The theft of land, displacement and erasure has tormented Black people since emancipation. After the disbursement of land to the formerly enslaved was revoked following President Abraham Lincoln’s assassination, the call for reparations has had a steady drumbeat. But since the California Reparations Task Force delivered its landmark 1,200-page report in June, the drumbeat has never been louder.
The report has 115 recommendations for reparative measures, including restitution for racially motivated takings of homes.
In the fourth episode of our video series on reparations, we explore the stories of thriving Black communities — Bruce’s Beach, the town of Allensworth, San Francisco’s Fillmore District — that were ravaged by racist policymaking.
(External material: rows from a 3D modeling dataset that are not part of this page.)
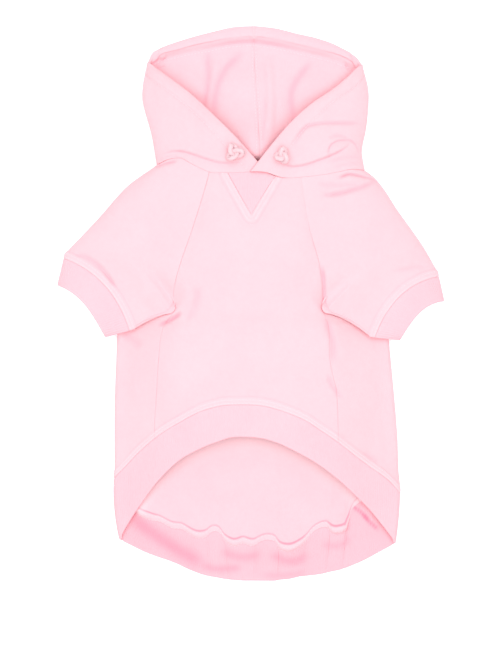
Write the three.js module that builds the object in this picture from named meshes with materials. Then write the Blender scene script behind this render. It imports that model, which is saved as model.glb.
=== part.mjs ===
import * as THREE from "three";
import { mergeVertices } from "three/addons/utils/BufferGeometryUtils.js";

// A small dog's hoodie in pale pink sweatshirt fleece, lying flat on its back with the belly side up.
// Millimetres, +X to the right as seen from above, +Y towards the hood, +Z up, z = 0 is the surface it lies on.
// Left and right are as seen from above. The model is centred over the origin at the end.

// Cut sizes of the garment, measured with it laid flat
const CHEST_FLAT = 246;
const BODY_LENGTH = 365;
const NECK_FLAT = 188;
const HOOD_FLAT = 202;
const HOOD_HEIGHT = 134;
const SLEEVE_LENGTH = 115;
const SLEEVE_FLAT = 92;
const CUFF_LENGTH = 24.5;
const CUFF_FLAT = 62;
const GUSSET_WIDTH = 43;
const GUSSET_DEPTH = 38;

// Heights at which the cloth stands as it lies
const BODY_LOFT = 32;
const SLEEVE_LOFT = 26;
const CUFF_LOFT = 21;
const FLAP_LOFT = 32;
const SIDE_FOLD = 8;
const HOOD_FOLD = 16;
const RIM_HEIGHT = 9;
const RIM_WIDTH = 16;

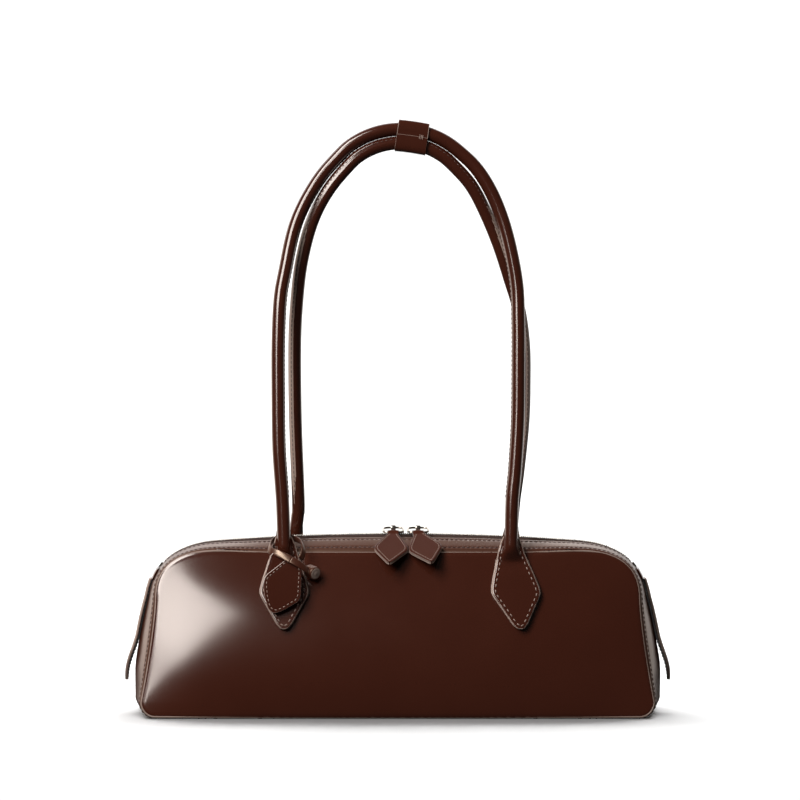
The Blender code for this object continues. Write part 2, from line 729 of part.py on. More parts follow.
def build_end_patch(name, side):
    """The leather patch sewn on at the zip's end."""
    s = side * np.linspace(ZIP_END + CLEARANCE, ZIP_END + PATCH_LENGTH, 4)
    y = PATCH_HALF_WIDTH * np.linspace(-1, 1, 7)[None, :]
    wall(name, band_points(s[:, None], y, PATCH_LEATHER + CLEARANCE), PATCH_LEATHER, leather())


def build_end_tab(name, side):
    """The leather tab that hangs from the patch, against the gusset and then clear of it."""
    start = ZIP_END + PATCH_LENGTH + CLEARANCE
    share, wide_share = np.array(TAB_SHARES).T
    s = side * (start + TAB_LENGTH * share)
    inner = CLEARANCE + TAB_STAND_OFF * smooth((share - TAB_HUG_SHARE) / (1 - TAB_HUG_SHARE))
    outer = inner + TAB_THICKNESS
    half = TAB_HALF_WIDTH * wide_share
    rings = np.stack((crown_points(s, -half, inner), crown_points(s, half, inner),
                      crown_points(s, half, outer), crown_points(s, -half, outer)), axis=1)
    loft(name, rings, leather())


def on_zip(made, x):
    """Move a piece modelled at the zip's middle along the zip's arc to x."""
    turn = math.asin(x / ZIP_ARC_RADIUS)
    made.location = (x, 0.0, float(zip_line_height(x)))
    made.rotation_euler = (0.0, turn, 0.0)


def build_slider(side_name, x):
    """A slider's plate with its two flanges, and the lug that carries the ring."""
    half = SLIDER_HALF_WIDTH
    low = TEETH_PROUD + SLIDER_PLAY - SLIDER_FLANGE_DROP
    under = TEETH_PROUD + SLIDER_PLAY
    rings = []
    for place, share in zip(SLIDER_PLACE_SHARES, SLIDER_WIDTH_SHARES):
        wide = half * share
        inner, flat = wide - SLIDER_FLANGE, wide * SLIDER_TOP_SHARE
        section = ((-wide, low), (-inner, low), (-inner, under), (inner, under), (inner, low),
                   (wide, low), (wide, under), (flat, SLIDER_TOP), (-flat, SLIDER_TOP), (-wide, under))
        rings.append([(SLIDER_LENGTH * place, y, z) for y, z in section])
    on_zip(loft(f"{side_name}_slider", np.array(rings), metal()), x)

    foot = SLIDER_TOP + SLIDER_PLAY
    arch = [(LUG_RADIUS * math.cos(t), LUG_HEIGHT + LUG_RADIUS * math.sin(t))
            for t in np.linspace(0, math.pi, 9)]
    outer = [(LUG_RADIUS, foot)] + arch + [(-LUG_RADIUS, foot)]
    hole = circle(RING_WIRE_RADIUS + CLEARANCE, (0.0, LUG_HEIGHT), 12)
    lug = plate(f"{side_name}_slider_lug", (outer, hole), LUG_HALF_WIDTH, metal())
    lug.location = (x, 0.0, float(zip_line_height(x)))
    lug.rotation_euler = (math.pi / 2, 0.0, math.pi / 2)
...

“In the beginning of the 20th century, Black people owned 15 million acres of land,” Ward says at the beginning of the video. “By the beginning of the 21st century, 90% of the land was gone. It was taken.”
Millions of acres of Black-owned land was just simply taken. Please remember that the next time a friend, neighbor, colleague or presidential candidate insinuates that Black people aren’t worthy of reparations.
“African Americans in the history of the United States, and within the state of California, have been this kind of available category of persons who can be removed, who can be exploited when it suits the state,” Dr. Jovan Scott Lewis, a member of California’s Reparations Task Force, says in the video.
The denial of Black prosperity is a deliberate feature of the American experiment. In 1862, the federal government passed the Homestead Act, which gave American citizens and soon-to-be citizens the right to claim 160 acres of land as America expanded west. More than 160 million acres were claimed by almost 2 million homesteaders. Enslaved and free Black people were, of course, excluded from the wealth-generating bonanza.
Less than 100 years later, the federal government enacted the G.I. Bill, a program to assist World War II veterans through low-interest mortgages and loans. Black people were once again excluded.
“Between 1935 and the late 1940s, the government issued about $120 billion in low-interest housing assistance loans. Ninety-eight percent of those loans went to white people,” Donald K. Tamaki, a member of California’s Reparations Task Force, told Manjula Varghese, my colleague, who is the lead producer of the video series. “This was the transfer of wealth to help build today’s middle class.”